Stored data:
※
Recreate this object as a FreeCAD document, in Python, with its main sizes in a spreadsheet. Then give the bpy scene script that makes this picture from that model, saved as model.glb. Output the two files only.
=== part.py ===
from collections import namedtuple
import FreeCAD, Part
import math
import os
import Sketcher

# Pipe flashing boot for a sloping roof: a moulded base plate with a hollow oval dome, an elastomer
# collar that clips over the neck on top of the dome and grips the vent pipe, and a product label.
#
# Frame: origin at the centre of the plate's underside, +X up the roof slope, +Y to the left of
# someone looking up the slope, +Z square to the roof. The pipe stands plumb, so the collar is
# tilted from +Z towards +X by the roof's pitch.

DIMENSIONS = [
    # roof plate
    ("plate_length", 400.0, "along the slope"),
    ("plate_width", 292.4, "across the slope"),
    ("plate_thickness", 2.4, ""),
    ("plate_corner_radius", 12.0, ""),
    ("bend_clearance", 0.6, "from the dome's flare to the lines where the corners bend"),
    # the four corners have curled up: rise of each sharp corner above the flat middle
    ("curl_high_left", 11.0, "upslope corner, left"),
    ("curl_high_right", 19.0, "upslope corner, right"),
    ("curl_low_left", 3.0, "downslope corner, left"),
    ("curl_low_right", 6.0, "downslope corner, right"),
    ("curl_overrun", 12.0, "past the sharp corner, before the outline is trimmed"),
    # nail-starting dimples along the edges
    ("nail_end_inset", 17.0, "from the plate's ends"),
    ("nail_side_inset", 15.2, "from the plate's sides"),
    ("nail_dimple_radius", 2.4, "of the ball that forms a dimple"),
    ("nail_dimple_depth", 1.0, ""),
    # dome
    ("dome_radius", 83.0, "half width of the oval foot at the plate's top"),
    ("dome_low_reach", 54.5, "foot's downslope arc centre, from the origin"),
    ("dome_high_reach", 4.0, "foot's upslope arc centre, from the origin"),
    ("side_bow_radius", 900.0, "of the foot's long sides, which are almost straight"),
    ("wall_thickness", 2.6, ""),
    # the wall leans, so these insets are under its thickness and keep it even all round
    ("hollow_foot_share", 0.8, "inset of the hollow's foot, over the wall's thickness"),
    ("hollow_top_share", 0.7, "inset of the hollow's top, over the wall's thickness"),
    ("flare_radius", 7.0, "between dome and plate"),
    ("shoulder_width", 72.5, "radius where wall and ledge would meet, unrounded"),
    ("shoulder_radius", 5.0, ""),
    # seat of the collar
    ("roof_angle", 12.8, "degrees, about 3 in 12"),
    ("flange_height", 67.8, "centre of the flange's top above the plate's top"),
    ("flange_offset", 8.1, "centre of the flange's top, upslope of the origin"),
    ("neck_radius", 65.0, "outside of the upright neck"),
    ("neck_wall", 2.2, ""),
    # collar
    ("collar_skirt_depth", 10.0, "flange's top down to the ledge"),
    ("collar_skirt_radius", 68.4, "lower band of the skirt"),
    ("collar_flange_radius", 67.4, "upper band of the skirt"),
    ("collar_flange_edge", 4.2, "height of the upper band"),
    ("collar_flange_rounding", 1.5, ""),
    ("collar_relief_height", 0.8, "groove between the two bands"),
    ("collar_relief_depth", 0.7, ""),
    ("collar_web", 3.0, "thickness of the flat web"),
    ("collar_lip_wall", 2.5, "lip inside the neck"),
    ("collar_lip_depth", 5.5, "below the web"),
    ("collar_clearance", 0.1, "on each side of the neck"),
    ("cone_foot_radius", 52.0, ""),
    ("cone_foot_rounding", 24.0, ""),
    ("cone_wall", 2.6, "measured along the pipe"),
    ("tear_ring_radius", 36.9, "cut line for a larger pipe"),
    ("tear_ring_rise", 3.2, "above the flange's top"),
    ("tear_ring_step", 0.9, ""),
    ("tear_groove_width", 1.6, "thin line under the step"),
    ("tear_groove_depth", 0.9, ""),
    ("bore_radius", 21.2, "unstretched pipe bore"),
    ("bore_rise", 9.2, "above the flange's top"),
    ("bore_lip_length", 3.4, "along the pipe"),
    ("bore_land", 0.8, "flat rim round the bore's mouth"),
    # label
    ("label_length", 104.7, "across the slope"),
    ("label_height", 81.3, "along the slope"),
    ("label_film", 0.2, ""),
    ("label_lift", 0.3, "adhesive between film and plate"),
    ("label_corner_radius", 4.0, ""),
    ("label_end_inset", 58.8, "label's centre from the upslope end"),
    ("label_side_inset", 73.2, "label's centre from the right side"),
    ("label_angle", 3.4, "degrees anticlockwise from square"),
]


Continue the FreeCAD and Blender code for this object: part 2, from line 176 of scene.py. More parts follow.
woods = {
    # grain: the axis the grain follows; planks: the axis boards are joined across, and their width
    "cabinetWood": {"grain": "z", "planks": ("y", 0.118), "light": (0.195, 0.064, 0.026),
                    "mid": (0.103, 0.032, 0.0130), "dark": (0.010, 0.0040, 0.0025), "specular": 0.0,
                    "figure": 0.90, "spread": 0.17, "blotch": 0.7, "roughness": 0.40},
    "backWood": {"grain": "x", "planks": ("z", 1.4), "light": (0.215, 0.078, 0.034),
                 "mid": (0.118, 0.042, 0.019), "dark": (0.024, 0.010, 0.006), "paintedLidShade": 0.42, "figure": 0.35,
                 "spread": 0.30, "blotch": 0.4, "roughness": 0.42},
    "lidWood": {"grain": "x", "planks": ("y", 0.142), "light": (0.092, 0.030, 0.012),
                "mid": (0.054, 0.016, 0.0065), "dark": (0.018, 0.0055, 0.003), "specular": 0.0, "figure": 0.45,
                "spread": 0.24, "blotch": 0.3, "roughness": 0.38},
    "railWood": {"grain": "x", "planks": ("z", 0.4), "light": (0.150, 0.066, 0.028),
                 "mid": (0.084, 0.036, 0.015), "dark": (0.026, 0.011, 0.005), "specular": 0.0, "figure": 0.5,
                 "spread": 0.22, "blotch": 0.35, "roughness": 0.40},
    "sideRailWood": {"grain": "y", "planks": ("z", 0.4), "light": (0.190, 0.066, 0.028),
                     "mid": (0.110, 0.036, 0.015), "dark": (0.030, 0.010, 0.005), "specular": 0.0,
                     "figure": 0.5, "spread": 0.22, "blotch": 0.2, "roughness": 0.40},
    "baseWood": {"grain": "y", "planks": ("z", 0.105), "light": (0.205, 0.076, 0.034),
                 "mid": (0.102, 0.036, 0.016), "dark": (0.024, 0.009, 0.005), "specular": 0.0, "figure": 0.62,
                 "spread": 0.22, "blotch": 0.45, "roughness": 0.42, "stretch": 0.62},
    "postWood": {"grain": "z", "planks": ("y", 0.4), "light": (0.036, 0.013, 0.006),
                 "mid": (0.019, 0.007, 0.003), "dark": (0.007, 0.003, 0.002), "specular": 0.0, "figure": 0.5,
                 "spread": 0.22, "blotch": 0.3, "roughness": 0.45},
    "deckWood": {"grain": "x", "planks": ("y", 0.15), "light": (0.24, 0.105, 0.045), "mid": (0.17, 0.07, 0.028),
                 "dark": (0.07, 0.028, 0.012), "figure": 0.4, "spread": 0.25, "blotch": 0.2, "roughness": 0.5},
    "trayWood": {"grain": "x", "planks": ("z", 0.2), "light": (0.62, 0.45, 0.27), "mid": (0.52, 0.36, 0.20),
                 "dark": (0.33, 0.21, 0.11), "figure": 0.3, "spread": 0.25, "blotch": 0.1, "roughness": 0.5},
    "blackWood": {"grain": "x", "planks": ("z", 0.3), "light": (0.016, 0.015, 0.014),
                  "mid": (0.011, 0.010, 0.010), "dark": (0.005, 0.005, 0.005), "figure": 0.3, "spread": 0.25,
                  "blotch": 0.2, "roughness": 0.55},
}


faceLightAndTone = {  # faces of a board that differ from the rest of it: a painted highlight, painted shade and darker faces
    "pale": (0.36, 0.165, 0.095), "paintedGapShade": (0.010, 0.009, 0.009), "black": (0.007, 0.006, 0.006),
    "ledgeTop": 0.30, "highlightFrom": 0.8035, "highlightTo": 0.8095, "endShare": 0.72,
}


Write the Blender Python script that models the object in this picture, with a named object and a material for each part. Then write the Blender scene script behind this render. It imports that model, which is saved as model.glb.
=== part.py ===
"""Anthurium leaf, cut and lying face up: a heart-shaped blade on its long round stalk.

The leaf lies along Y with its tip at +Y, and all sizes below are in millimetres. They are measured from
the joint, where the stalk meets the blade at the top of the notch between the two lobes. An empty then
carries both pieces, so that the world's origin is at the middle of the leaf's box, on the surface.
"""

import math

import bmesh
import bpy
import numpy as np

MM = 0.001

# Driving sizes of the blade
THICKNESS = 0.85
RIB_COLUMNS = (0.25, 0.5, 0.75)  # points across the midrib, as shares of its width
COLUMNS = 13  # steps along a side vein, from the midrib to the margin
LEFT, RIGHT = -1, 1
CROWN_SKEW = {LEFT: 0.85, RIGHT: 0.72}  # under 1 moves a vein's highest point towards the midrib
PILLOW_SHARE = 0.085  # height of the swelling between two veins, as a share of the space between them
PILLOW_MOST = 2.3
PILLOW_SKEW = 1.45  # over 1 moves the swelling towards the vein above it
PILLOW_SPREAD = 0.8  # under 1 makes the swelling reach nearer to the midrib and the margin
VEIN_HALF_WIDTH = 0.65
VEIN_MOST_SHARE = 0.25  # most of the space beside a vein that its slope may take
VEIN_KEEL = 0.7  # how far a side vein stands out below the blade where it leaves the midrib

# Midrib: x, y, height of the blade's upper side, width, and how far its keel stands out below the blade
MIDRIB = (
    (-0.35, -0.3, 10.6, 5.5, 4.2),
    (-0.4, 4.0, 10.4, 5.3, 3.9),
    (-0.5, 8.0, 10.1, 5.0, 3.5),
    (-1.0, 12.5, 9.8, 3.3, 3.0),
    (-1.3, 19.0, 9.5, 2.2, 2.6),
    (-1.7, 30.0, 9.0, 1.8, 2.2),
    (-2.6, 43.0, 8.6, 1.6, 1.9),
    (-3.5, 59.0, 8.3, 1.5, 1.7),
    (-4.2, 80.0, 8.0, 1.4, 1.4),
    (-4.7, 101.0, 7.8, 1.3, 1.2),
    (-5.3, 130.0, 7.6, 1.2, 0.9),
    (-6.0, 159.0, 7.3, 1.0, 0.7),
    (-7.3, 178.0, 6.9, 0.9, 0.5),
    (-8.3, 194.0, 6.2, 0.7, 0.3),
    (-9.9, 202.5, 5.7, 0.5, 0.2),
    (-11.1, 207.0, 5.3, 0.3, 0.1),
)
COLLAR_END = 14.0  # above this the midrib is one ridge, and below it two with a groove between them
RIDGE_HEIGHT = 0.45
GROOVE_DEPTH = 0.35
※
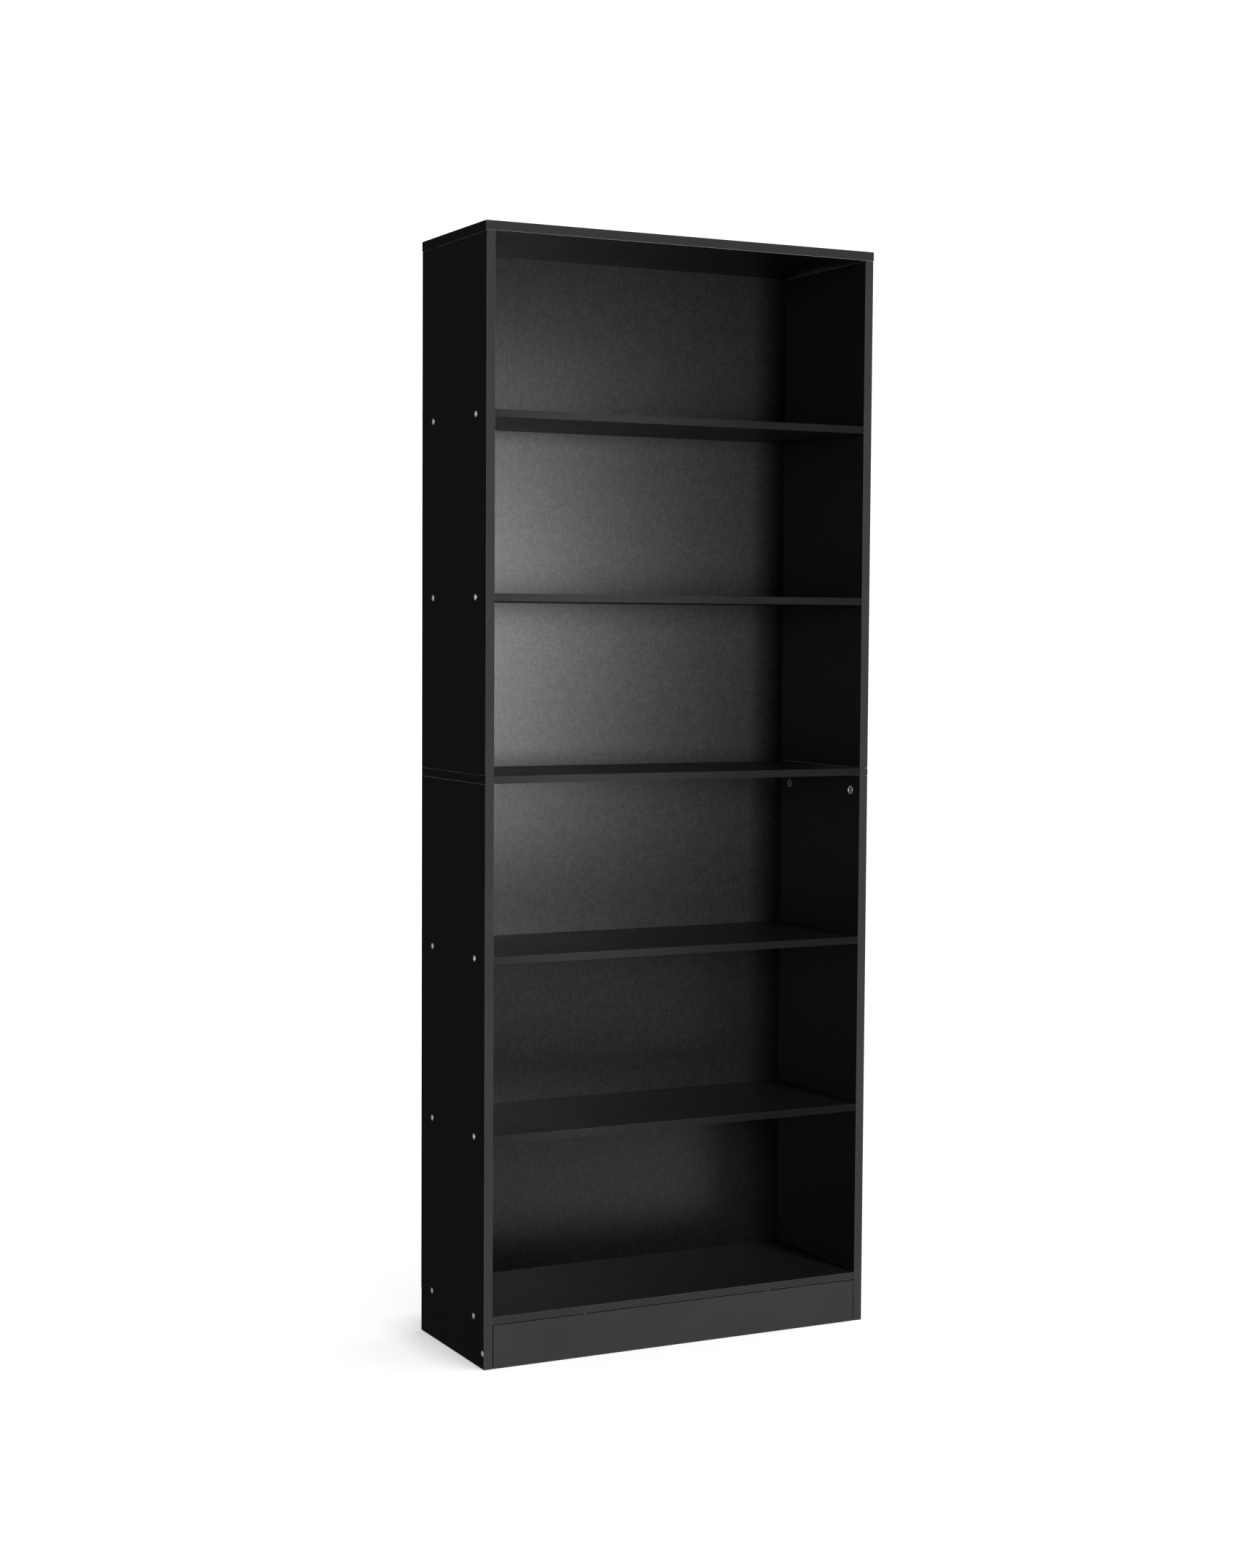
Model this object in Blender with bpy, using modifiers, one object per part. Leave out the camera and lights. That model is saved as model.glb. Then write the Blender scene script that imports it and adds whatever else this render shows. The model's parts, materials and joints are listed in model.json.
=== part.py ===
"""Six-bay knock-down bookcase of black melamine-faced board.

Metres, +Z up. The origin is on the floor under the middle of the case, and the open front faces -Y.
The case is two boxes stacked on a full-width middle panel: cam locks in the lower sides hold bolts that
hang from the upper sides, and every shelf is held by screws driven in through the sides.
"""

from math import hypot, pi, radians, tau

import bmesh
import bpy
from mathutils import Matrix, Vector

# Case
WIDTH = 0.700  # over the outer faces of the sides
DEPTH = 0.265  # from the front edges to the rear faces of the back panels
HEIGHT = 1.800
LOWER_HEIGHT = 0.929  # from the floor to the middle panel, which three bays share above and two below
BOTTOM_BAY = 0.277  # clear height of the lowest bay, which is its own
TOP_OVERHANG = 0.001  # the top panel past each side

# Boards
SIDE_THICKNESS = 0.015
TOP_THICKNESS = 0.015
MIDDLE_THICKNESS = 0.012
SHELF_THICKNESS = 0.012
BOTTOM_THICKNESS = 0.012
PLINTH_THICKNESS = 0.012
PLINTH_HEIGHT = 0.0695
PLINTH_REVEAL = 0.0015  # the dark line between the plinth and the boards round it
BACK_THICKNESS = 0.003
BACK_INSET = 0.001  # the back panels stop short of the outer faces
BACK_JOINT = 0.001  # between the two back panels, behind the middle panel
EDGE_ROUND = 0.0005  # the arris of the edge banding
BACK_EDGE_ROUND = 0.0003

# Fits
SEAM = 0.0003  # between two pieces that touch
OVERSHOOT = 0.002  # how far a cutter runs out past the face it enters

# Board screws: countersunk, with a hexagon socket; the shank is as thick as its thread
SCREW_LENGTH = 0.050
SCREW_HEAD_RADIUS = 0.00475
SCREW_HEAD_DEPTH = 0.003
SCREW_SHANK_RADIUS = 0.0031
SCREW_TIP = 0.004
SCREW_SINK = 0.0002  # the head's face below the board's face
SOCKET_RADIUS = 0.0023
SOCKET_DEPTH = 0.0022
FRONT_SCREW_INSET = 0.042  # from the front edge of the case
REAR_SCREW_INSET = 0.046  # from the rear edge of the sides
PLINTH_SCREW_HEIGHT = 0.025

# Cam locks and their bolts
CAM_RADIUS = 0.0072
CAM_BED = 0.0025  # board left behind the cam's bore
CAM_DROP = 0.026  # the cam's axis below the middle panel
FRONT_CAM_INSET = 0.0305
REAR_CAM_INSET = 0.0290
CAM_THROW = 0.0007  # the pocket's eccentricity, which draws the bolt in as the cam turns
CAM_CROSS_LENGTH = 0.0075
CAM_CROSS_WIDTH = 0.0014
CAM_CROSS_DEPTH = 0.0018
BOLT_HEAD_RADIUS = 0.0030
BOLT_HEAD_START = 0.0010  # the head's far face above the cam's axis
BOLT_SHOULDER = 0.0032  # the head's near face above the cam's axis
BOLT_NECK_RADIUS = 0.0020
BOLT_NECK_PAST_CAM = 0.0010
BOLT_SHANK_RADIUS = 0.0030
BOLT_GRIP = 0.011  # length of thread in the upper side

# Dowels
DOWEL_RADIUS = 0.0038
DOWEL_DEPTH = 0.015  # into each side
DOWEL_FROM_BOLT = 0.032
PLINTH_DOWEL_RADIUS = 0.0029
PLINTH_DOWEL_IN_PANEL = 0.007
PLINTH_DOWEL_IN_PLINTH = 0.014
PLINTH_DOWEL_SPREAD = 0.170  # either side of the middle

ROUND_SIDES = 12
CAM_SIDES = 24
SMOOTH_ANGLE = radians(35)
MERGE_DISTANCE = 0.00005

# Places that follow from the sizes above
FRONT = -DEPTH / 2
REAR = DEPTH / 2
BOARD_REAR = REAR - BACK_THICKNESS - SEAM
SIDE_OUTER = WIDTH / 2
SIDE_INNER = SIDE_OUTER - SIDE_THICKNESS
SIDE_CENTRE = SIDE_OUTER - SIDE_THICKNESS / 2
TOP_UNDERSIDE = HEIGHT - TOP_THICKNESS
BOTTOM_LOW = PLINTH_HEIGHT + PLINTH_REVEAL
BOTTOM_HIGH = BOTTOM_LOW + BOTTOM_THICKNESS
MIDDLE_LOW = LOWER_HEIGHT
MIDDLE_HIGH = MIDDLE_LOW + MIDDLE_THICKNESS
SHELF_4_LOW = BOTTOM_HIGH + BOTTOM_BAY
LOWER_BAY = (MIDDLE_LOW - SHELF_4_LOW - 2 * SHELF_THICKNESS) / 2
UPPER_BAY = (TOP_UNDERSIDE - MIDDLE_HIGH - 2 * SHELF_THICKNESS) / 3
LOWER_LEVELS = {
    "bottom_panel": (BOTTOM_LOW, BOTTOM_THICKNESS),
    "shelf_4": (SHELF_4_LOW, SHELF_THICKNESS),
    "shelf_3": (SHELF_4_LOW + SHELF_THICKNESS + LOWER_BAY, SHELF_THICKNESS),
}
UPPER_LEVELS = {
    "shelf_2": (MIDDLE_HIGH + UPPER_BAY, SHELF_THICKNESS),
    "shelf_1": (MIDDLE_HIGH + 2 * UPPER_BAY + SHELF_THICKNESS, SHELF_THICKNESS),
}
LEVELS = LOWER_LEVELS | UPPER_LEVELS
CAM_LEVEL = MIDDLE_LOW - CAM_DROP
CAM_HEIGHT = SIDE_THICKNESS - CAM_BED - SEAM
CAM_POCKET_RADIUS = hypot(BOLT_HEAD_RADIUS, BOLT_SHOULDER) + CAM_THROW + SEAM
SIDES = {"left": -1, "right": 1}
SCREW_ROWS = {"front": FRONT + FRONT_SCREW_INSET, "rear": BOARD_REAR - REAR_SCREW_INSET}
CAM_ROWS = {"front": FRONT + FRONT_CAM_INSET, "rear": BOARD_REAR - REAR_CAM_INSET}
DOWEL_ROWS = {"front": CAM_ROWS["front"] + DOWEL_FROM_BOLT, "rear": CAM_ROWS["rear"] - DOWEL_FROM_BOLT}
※
### DESCRIPTION OF THE TASK
For each line of the entries that includes "write", show that line.

### EXERCISE SOLUTION
Write the Blender Python script that models the object in this picture, with a named object and a material for each part. Then write the Blender scene script behind this render. It imports that model, which is saved as model.glb.
Model this object in Blender with bpy, using modifiers, one object per part. Leave out the camera and lights. That model is saved as model.glb. Then write the Blender scene script that imports it and adds whatever else this render shows. The model's parts, materials and joints are listed in model.json.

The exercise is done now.